In conjunction with their divorce in 2006, the parties stipulated to joint custody of their two children (born in 1998 and 2002), with petitioner (hereinafter the mother) having primary physical custody and respondent (hereinafter the father) having unsupervised visitation. As a result of a modification petition by the mother, in January 2007, Family Court ordered that the father's visitation be supervised until July 2007, after which the prior visitation arrangement would be reinstated. The court also directed the father to participate in mental health counseling. In September 2008, by amended petition, the mother again sought to modify the father's visitation. After a hearing, the court ordered that the father's visitation be supervised by his mother or another person agreed upon by the parties. The father appeals.
We affirm. A petitioner seeking to modify an existing visitation order must demonstrate “a change in circumstances that reflects a genuine need for the modification so as to ensure the best interests of the child” (Matter of Taylor v. Fry, 63 AD3d 1217, 1218 ; see Matter of Schermerhorn v. Breen, 8 AD3d 709, 710  ). Here, Family Court determined that the father engaged in incidents of erratic behavior, some of which occurred during visits with the children. Specifically, according to the testimony of two police officers, on August 22, 2008, the father's girlfriend notified them that the father had fled their home with “a cocktail of pills,” threatening to commit suicide. Although the children were visiting, he made no provision for their care in his absence. His parents eventually took the children to stay with them. The police searched for him, going so far as to employ a K-9 unit and a helicopter, but were unable to find him. He returned home on his own sometime after midnight. He then went to a hospital to be examined, and later to a mental health facility for a psychiatric assessment. When he was told to remain at that facility overnight, he refused to do so and barricaded himself between two glass doors in the foyer area. The police were called. Unable to convince him to surrender, they ultimately used a Tazer to subdue him. Although certain aspects of this story were disputed by the girlfriend, we defer to Family Court's factual findings in this regard, given that court's ability to observe the witnesses' demeanor and assess their credibility (see Matter of Schermerhorn v. Breen, 8 AD3d at 710; Matter of Fortner v. Benson, 306 A.D.2d 577, 578  ). Furthermore, there was proof of domestic disputes between the girlfriend and the father of which the children were aware. Specifically, the girlfriend testified to arguments between the father and herself, including one during which the father pushed her. The record indicates that the children were upset by this behavior.
Importantly, “[i]n situations where a parent is either unable or unwilling to discharge his or her parental responsibility properly, unsupervised visitation may be deemed detrimental to the child[ren's] safety” (Matter of Taylor v.
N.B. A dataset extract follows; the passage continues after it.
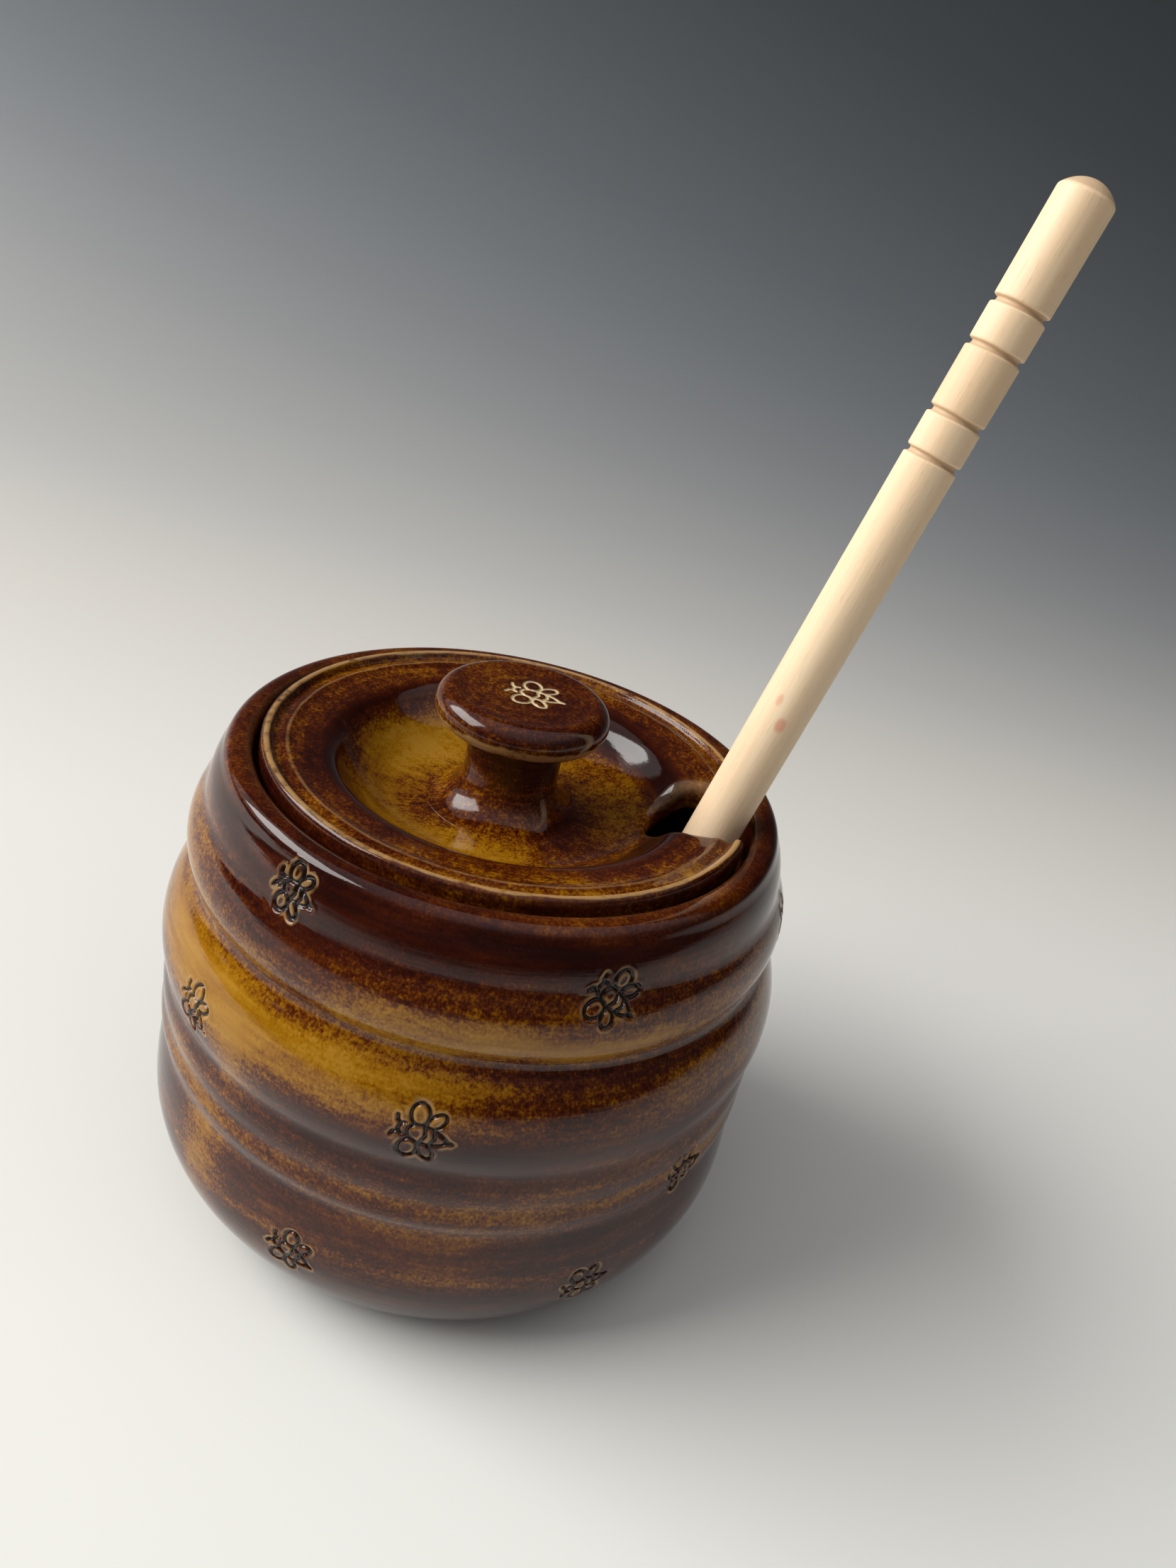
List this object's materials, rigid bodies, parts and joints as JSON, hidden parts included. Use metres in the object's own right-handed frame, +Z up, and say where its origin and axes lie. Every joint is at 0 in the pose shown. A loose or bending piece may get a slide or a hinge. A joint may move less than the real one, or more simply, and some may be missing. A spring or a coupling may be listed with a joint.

Fry, 63 AD3d at 1218-1219 [internal quotation marks and citations omitted] ). Here, the record provides a sound and substantial basis for Family Court's findings regarding the father's erratic behavior, as well as the domestic problems in the father's home, and we find no basis to disturb the court's conclusion that, at the present time, supervised visitation is in the children's best interests (see Matter of Fortner v. Benson, 306 A.D.2d at 578).
Finally, we are not persuaded that Family Court abused its discretion in denying the father's request to adjourn the final day of the hearing.
ORDERED that the order is affirmed, without costs.
PETERS, SPAIN, STEIN and GARRY, JJ., concur.